**The request:** Send back all the data below, exactly as given.
◇ ◇ ◇ ◇ ◇ ◇ ◇
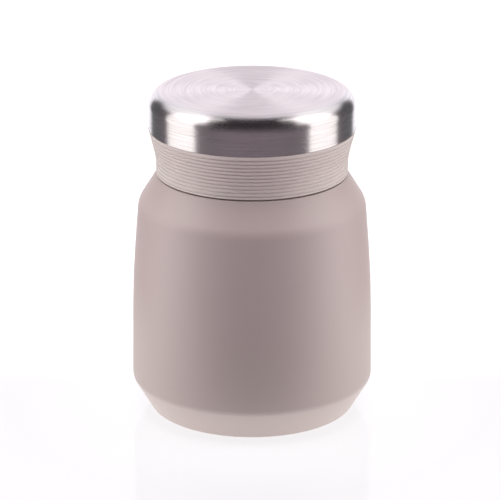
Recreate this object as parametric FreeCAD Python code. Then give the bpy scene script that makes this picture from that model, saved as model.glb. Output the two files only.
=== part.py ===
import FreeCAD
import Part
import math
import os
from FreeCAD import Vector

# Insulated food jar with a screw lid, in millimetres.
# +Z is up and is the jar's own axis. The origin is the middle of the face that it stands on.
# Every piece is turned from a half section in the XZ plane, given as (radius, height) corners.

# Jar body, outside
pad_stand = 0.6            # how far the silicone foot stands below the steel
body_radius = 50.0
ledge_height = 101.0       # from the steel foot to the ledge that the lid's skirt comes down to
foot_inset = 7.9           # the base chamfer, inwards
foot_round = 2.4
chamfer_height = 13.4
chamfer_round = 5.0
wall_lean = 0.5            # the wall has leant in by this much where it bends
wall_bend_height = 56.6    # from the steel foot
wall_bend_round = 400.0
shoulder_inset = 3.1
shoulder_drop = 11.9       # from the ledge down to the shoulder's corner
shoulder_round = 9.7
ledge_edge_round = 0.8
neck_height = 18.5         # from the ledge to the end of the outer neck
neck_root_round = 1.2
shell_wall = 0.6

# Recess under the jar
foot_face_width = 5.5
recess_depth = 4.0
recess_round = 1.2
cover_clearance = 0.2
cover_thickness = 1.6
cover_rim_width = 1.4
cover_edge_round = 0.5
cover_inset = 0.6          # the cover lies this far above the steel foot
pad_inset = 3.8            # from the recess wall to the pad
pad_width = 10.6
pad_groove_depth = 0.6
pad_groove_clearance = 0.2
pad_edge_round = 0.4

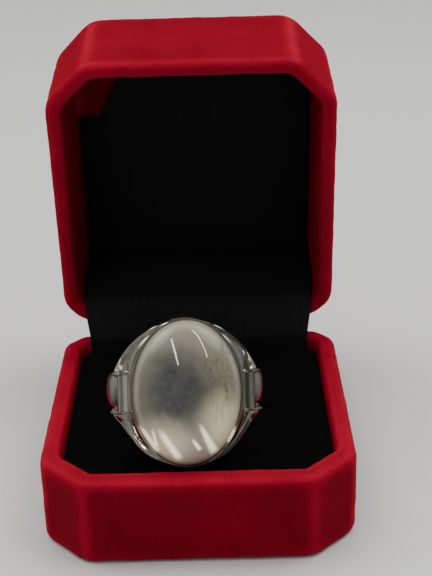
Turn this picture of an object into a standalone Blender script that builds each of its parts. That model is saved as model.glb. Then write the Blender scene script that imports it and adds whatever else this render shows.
◇ ◇ ◇ ◇ ◇ ◇ ◇
**Solution to the problem:**
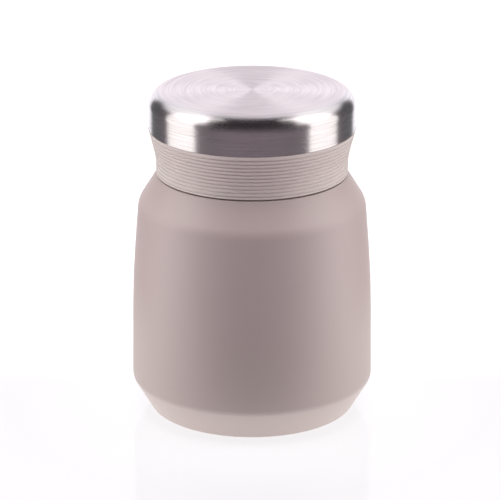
Recreate this object as parametric FreeCAD Python code. Then give the bpy scene script that makes this picture from that model, saved as model.glb. Output the two files only.
=== part.py ===
import FreeCAD
import Part
import math
import os
from FreeCAD import Vector

# Insulated food jar with a screw lid, in millimetres.
# +Z is up and is the jar's own axis. The origin is the middle of the face that it stands on.
# Every piece is turned from a half section in the XZ plane, given as (radius, height) corners.

# Jar body, outside
pad_stand = 0.6            # how far the silicone foot stands below the steel
body_radius = 50.0
ledge_height = 101.0       # from the steel foot to the ledge that the lid's skirt comes down to
foot_inset = 7.9           # the base chamfer, inwards
foot_round = 2.4
chamfer_height = 13.4
chamfer_round = 5.0
wall_lean = 0.5            # the wall has leant in by this much where it bends
wall_bend_height = 56.6    # from the steel foot
wall_bend_round = 400.0
shoulder_inset = 3.1
shoulder_drop = 11.9       # from the ledge down to the shoulder's corner
shoulder_round = 9.7
ledge_edge_round = 0.8
neck_height = 18.5         # from the ledge to the end of the outer neck
neck_root_round = 1.2
shell_wall = 0.6

# Recess under the jar
foot_face_width = 5.5
recess_depth = 4.0
recess_round = 1.2
cover_clearance = 0.2
cover_thickness = 1.6
cover_rim_width = 1.4
cover_edge_round = 0.5
cover_inset = 0.6          # the cover lies this far above the steel foot
pad_inset = 3.8            # from the recess wall to the pad
pad_width = 10.6
pad_groove_depth = 0.6
pad_groove_clearance = 0.2
pad_edge_round = 0.4

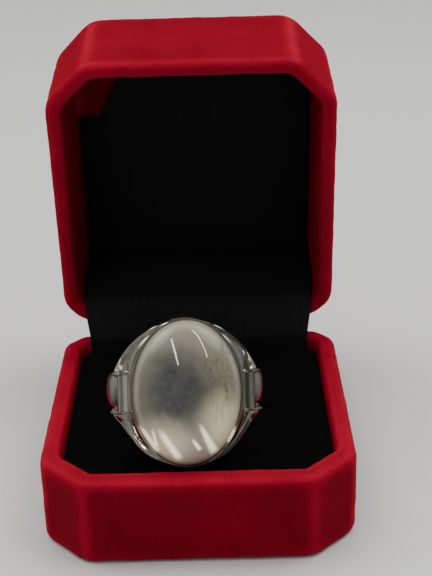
Turn this picture of an object into a standalone Blender script that builds each of its parts. That model is saved as model.glb. Then write the Blender scene script that imports it and adds whatever else this render shows.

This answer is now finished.